What you need to do: What is wanted is an exact restatement of the lines from the one with "What FreeCAD Python" through the one with "import Sketcher", both included, and of no other lines.

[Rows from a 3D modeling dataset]

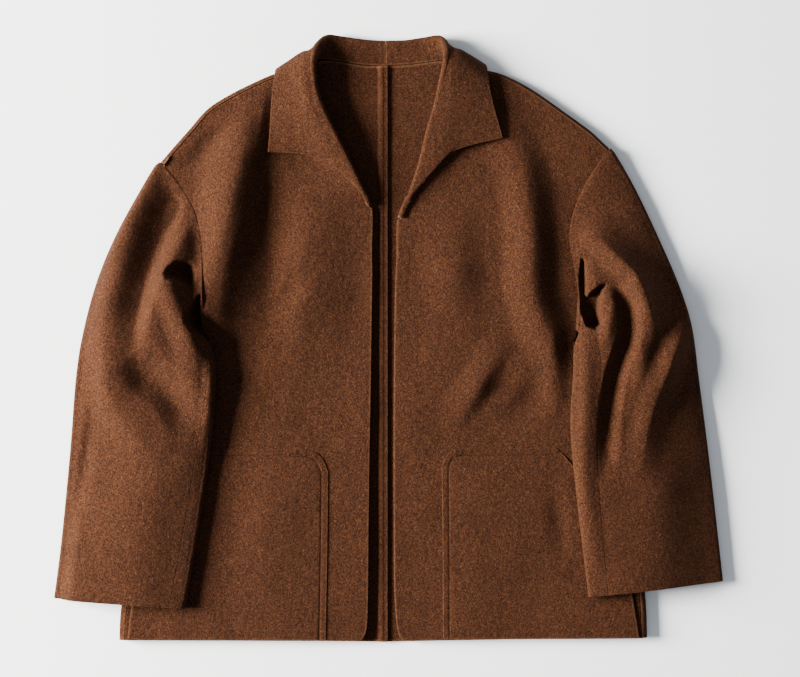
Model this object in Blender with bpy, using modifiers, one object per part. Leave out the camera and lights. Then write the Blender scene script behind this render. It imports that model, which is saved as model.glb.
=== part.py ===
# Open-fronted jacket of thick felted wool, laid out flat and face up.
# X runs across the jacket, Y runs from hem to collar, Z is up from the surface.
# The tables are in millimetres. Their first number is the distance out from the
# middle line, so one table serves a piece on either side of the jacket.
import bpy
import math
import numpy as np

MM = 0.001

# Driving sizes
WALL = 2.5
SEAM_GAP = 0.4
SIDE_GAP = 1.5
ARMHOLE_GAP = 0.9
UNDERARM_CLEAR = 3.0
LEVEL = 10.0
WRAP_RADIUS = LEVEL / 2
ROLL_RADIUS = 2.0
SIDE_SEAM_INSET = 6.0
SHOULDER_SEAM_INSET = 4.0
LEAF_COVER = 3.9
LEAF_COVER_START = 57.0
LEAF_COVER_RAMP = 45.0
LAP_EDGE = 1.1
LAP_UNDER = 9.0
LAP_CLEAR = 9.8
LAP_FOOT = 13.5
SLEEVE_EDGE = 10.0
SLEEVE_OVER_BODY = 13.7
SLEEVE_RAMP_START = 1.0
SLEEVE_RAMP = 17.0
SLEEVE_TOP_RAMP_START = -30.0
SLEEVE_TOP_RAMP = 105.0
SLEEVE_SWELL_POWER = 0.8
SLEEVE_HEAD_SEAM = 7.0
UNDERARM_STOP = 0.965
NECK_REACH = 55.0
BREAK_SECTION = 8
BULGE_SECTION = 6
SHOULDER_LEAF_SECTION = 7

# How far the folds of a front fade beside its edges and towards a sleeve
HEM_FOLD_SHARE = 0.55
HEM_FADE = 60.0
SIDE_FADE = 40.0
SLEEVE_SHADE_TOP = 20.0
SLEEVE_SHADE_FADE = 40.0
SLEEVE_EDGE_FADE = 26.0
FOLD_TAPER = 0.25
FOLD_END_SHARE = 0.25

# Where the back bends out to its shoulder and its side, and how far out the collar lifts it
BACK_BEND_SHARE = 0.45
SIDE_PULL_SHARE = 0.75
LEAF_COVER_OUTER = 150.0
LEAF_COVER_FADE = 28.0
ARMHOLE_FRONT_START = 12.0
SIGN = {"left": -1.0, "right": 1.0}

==

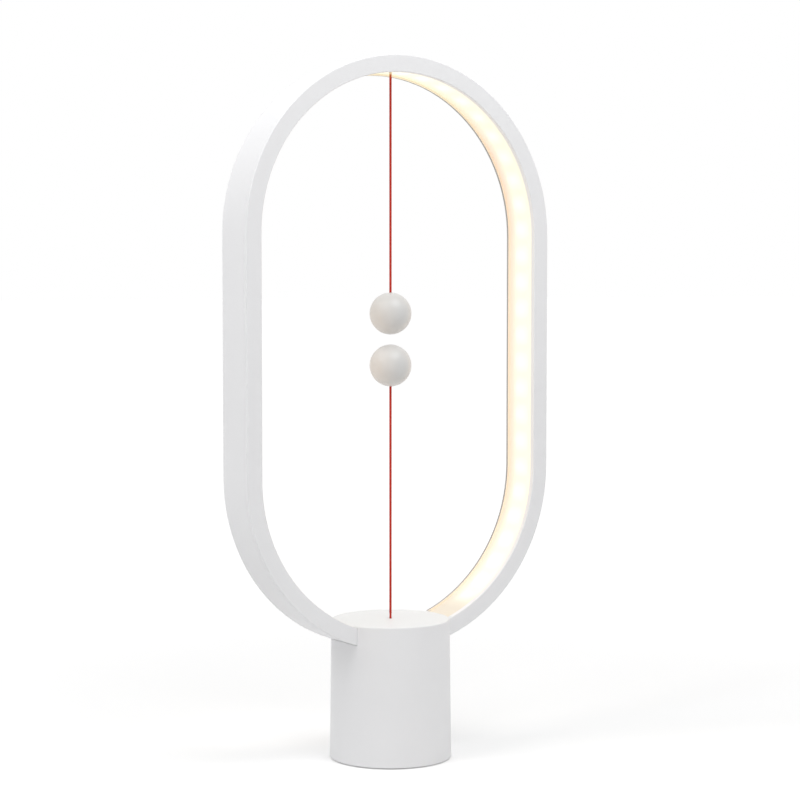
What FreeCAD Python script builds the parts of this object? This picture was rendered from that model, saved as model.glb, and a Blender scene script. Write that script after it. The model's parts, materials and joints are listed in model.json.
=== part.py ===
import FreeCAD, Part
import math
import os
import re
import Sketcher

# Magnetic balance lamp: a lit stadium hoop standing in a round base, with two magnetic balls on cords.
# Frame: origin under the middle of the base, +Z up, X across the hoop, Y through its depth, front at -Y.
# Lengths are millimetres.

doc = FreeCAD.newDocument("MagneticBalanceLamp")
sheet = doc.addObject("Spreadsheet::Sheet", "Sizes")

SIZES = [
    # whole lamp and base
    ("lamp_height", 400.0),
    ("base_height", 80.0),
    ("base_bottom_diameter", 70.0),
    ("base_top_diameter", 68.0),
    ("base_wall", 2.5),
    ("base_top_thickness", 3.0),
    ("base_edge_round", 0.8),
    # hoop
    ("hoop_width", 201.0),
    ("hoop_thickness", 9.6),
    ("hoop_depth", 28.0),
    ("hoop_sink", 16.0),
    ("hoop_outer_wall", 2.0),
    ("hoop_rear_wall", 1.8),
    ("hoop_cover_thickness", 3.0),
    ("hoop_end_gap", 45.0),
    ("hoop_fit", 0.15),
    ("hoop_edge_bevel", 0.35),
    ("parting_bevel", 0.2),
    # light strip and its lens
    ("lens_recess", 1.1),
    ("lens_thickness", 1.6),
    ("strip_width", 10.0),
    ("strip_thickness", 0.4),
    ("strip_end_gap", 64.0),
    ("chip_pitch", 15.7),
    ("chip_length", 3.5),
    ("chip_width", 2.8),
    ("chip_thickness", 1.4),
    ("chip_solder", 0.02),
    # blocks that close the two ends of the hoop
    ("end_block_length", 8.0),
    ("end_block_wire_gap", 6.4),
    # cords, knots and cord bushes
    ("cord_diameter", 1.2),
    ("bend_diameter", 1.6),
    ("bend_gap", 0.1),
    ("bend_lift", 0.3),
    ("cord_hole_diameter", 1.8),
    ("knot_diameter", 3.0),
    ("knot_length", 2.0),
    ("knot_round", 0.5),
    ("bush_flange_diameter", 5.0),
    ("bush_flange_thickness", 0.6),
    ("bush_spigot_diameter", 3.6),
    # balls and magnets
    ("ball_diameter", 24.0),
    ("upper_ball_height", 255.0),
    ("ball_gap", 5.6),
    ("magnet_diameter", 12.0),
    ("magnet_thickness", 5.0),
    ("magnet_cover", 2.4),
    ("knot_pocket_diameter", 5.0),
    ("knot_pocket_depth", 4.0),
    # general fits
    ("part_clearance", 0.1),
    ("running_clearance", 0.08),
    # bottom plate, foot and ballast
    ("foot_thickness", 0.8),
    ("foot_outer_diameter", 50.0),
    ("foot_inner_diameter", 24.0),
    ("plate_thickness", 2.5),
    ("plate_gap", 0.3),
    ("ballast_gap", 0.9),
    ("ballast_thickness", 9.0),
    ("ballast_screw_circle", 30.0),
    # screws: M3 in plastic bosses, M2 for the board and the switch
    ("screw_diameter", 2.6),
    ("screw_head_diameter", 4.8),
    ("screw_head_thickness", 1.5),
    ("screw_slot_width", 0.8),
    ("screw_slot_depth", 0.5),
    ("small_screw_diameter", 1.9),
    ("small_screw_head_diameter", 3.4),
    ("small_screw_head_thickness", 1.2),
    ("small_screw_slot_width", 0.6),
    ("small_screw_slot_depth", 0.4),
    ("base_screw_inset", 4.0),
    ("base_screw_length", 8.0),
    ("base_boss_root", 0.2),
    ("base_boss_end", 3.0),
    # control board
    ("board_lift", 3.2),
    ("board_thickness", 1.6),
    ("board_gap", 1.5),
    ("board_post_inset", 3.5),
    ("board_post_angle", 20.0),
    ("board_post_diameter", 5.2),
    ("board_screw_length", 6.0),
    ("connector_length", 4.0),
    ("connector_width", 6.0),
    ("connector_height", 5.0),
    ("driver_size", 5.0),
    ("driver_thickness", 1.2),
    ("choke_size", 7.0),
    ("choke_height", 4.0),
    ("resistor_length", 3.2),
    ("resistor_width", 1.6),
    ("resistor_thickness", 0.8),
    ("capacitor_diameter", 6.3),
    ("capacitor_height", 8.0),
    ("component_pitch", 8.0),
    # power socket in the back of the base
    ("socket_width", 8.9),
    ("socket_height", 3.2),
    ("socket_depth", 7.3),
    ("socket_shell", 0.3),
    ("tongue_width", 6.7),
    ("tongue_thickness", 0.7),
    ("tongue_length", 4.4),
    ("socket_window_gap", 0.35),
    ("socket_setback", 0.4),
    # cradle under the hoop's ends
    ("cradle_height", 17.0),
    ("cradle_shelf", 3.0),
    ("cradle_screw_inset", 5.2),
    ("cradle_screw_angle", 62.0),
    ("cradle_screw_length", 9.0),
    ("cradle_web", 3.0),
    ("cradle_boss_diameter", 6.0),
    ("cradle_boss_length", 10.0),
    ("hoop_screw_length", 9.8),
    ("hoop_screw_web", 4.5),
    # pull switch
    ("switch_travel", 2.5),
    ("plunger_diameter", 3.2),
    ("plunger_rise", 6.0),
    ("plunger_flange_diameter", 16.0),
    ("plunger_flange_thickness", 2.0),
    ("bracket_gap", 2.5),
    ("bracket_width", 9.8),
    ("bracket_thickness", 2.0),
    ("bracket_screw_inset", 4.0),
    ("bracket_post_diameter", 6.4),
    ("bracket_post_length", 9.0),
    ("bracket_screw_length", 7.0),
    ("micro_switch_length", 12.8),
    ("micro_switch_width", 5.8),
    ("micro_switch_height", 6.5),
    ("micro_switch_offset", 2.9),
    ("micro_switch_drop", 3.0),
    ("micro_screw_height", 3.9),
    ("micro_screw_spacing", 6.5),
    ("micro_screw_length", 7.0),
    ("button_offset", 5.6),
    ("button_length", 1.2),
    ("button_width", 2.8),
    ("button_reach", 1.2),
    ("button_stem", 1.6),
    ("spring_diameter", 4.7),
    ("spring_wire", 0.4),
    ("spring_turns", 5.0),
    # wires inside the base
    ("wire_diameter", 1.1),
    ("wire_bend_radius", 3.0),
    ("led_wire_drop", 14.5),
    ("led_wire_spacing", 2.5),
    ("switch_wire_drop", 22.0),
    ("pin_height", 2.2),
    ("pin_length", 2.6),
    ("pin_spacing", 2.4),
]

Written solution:
What FreeCAD Python script builds the parts of this object? This picture was rendered from that model, saved as model.glb, and a Blender scene script. Write that script after it. The model's parts, materials and joints are listed in model.json.
=== part.py ===
import FreeCAD, Part
import math
import os
import re
import Sketcher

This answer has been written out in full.